The public domain contains relatively little additional information about the Triton collection or the foundation. “It’s a very Dutch approach,” says Jean-Paul Engelen, Phillips’s Dutch-born president of the Americas, who has known the family since the 1990s. “It’s about the academic joy of a journey of collecting, not about building a museum in their honour.”
The auction’s roots lie in the changing tastes of the next generation. Cordia’s two children are now overseeing the foundation, and their interests gravitate much more toward blue-chip contemporary art than the earlier artists collected by their parents, according to Engelen.
He adds that the house views the 30 works in the sale as comprising four distinct groups: Impressionist works, Post-Impressionist works by the French artists known as Les Nabis, Cubist works and post-war works.
Two lots carry an estimate of $15m-$20m each. The first is a canvas by Fernand Léger displaying separate Cubist works on each of its two sides. Adorning the front is Le 14 juillet ou la maison sous les abres (1912-13), a Cubist perspective on a Bastille Day celebration with multiple French flags flying. On the reverse side is a 1911-12 entry from Léger’s Fumées sur les toits series depicting the modernising Paris skyline from the artist’s studio window; the piece was rediscovered after extensive conservation work funded by the Triton Collection Foundation.
Sharing top billing in the auction is Picasso’s Femme en corset lisant un livre (1914-17), a more colourful later development in the artist’s Cubist phase, with an identical $15m-$20m estimate. Complementing this work is George Braque’s earlier, more muted Cubist work La bouteille de Bass (around 1911-12), made during a time when he and Picasso were, in the words of the former, working like “mountain-climbers roped together”. Phillips hopes it could fetch as much as $10m.
The only other lot in the sale to reach such lofty price expectations is an untitled Joan Mitchell canvas from 1954, painted in the midst of the artist’s transition from a blockier, de Kooning-esque vocabulary to her signature gestural brushstrokes in bold hues. Acquired directly from Mitchell estate, the work could bring $7m-$10m.

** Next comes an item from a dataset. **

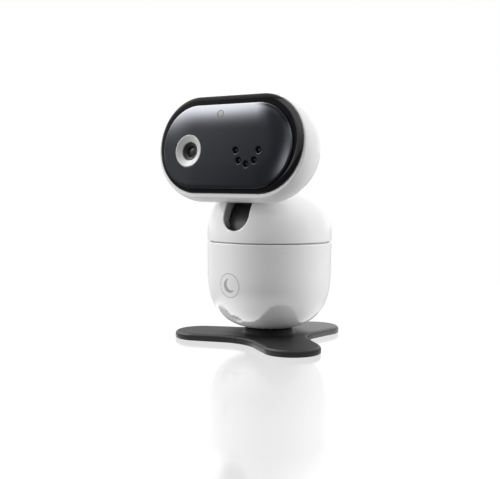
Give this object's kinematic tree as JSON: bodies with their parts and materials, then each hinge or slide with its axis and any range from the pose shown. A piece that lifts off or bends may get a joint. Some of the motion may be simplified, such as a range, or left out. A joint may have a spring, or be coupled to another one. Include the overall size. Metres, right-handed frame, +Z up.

The full grouping is fresh to auction. Of the 30 works to be offered, 24 will come to the block for the first time. They were also selected with extraordinary care, says Engelen. He attributes this quality to Cordia and Van der Laan beginning to collect in an earlier era that allowed for extensive consultation with dealers, scholars and museum curators before choosing what to acquire.
“They were not buying from Instagram where you have to make a decision in five minutes,” he says. “You look at these paintings, and they’re all from the right dates.”
Phillips will tour the works to at least three cities—Paris, Hong Kong and Los Angeles—before previewing them in New York in the days immediately preceding the sale. These stops will mark the first time the 30 pieces have been exhibited together in a single location.
Throughout its history, the Triton Collection Foundation has prioritised the lending of works from the collection to museums. Phillips’s records indicate that the organisation has executed loans with at least 84 museums inside and outside the Netherlands, ranging from The Van Gogh Museum and The Rijksmuseum, to Tate Modern and MoMA, to The Seoul Museum of Art and The Yokohama Art Museum in Japan.
One of these loans ended in infamy. A gang of art thieves stole seven paintings lent to the Kunsthal Rotterdam in October 2012. The works, which included examples by Gauguin, Matisse, Monet, Picasso, and Lucian Freud, were never recovered; the foundation reportedly accepted a $24m insurance payment in exchange for the ownership rights to the missing pieces in 2013.
Phillips’s upcoming sale is not the first time the Triton Collection Foundation has consigned a significant number of works to a major auction house. Christie’s sold 48 works on paper from the organisation’s holdings in a standalone auction in Paris in March 2015. The sale brought €9.8m overall (with fees).
“Ultimately, our role is to serve as temporary hosts for the incredible works in an ever-evolving collection,” says Keesjan Cordia, the son of the collection’s founders, in a prepared statement. “These dynamics make collecting memorable and fun; it should always be evolving over generations, and we, as parents ourselves, hope that the next generation will do the same.”